> _Task details_
Would you return the complete listing below word for word?

> _Available data_
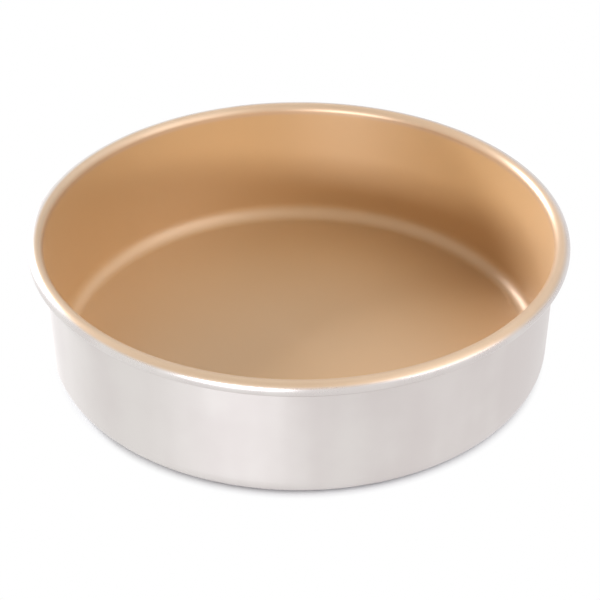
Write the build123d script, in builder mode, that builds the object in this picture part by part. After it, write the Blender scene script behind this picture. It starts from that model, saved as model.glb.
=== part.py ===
"""Round cake tin: a drawn aluminium pan whose rim is curled over a steel wire ring,
with a non-stick coating baked on the inside. Millimetres, +Z up, standing on Z = 0."""

import os
from math import acos, cos, degrees, radians, sin

from build123d import *

# Driving dimensions
mouth_radius = 114.3  # inside of the wall where the rim's curl begins: nine inches across
pan_height = 63.5  # bare metal, from the table to the top of the curl
sheet_thickness = 1.0
wall_draft = 1.5  # degrees that the wall leans outwards
corner_radius = 8.0  # inside, between floor and wall
curl_radius = 3.4  # outside of the rolled rim
curl_gap = 0.3  # between the curl's cut edge and the wall
wire_clearance = 0.05  # all round, inside the curl
wire_joint_gap = 0.8  # between the wire's two cut ends
coating_thickness = 0.1
coating_edge_angle = 35.0  # degrees above level at which the coating stops on the curl

# The pan's section, worked out from the inside face
lean_cos = cos(radians(wall_draft))
lean_sin = sin(radians(wall_draft))
curl_centre_height = pan_height - curl_radius
curl_centre_radius = mouth_radius + curl_radius * lean_cos
corner_top = sheet_thickness + corner_radius * (1 - lean_sin)
wall_top = curl_centre_height + curl_radius * lean_sin
wall_length = (wall_top - corner_top) / lean_cos
floor_radius = mouth_radius - wall_length * lean_sin - corner_radius * lean_cos

# Turns of the curl, in degrees from the top of the wall
half_turn = 180.0
quarter_turn = 90.0
to_level = half_turn - wall_draft
to_coating_edge = to_level - coating_edge_angle
edge_reach = curl_radius - sheet_thickness - curl_gap
to_cut_edge = to_level + half_turn - degrees(acos(edge_reach / curl_radius))


def draw_face(depth, curl_turn):
    """Draws the pan's inside face, moved outwards by depth, from the axis to the rim."""
    level = sheet_thickness - depth
    floor = Line((0, level), (floor_radius, level))
    corner = JernArc(floor @ 1, floor % 1, corner_radius + depth, quarter_turn - wall_draft)
    wall = PolarLine(corner @ 1, wall_length, direction=corner % 1)
    curl = JernArc(wall @ 1, wall % 1, curl_radius - depth, -curl_turn)
    return floor @ 0, curl @ 1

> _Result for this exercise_
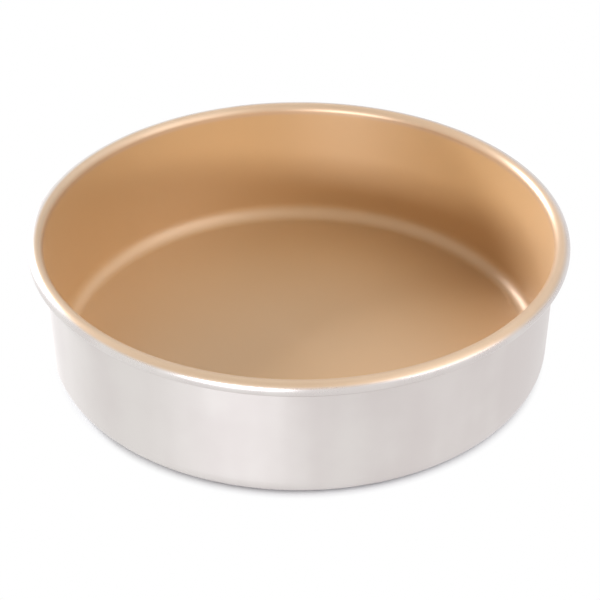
Write the build123d script, in builder mode, that builds the object in this picture part by part. After it, write the Blender scene script behind this picture. It starts from that model, saved as model.glb.
=== part.py ===
"""Round cake tin: a drawn aluminium pan whose rim is curled over a steel wire ring,
with a non-stick coating baked on the inside. Millimetres, +Z up, standing on Z = 0."""

import os
from math import acos, cos, degrees, radians, sin

from build123d import *

# Driving dimensions
mouth_radius = 114.3  # inside of the wall where the rim's curl begins: nine inches across
pan_height = 63.5  # bare metal, from the table to the top of the curl
sheet_thickness = 1.0
wall_draft = 1.5  # degrees that the wall leans outwards
corner_radius = 8.0  # inside, between floor and wall
curl_radius = 3.4  # outside of the rolled rim
curl_gap = 0.3  # between the curl's cut edge and the wall
wire_clearance = 0.05  # all round, inside the curl
wire_joint_gap = 0.8  # between the wire's two cut ends
coating_thickness = 0.1
coating_edge_angle = 35.0  # degrees above level at which the coating stops on the curl

# The pan's section, worked out from the inside face
lean_cos = cos(radians(wall_draft))
lean_sin = sin(radians(wall_draft))
curl_centre_height = pan_height - curl_radius
curl_centre_radius = mouth_radius + curl_radius * lean_cos
corner_top = sheet_thickness + corner_radius * (1 - lean_sin)
wall_top = curl_centre_height + curl_radius * lean_sin
wall_length = (wall_top - corner_top) / lean_cos
floor_radius = mouth_radius - wall_length * lean_sin - corner_radius * lean_cos

# Turns of the curl, in degrees from the top of the wall
half_turn = 180.0
quarter_turn = 90.0
to_level = half_turn - wall_draft
to_coating_edge = to_level - coating_edge_angle
edge_reach = curl_radius - sheet_thickness - curl_gap
to_cut_edge = to_level + half_turn - degrees(acos(edge_reach / curl_radius))


def draw_face(depth, curl_turn):
    """Draws the pan's inside face, moved outwards by depth, from the axis to the rim."""
    level = sheet_thickness - depth
    floor = Line((0, level), (floor_radius, level))
    corner = JernArc(floor @ 1, floor % 1, corner_radius + depth, quarter_turn - wall_draft)
    wall = PolarLine(corner @ 1, wall_length, direction=corner % 1)
    curl = JernArc(wall @ 1, wall % 1, curl_radius - depth, -curl_turn)
    return floor @ 0, curl @ 1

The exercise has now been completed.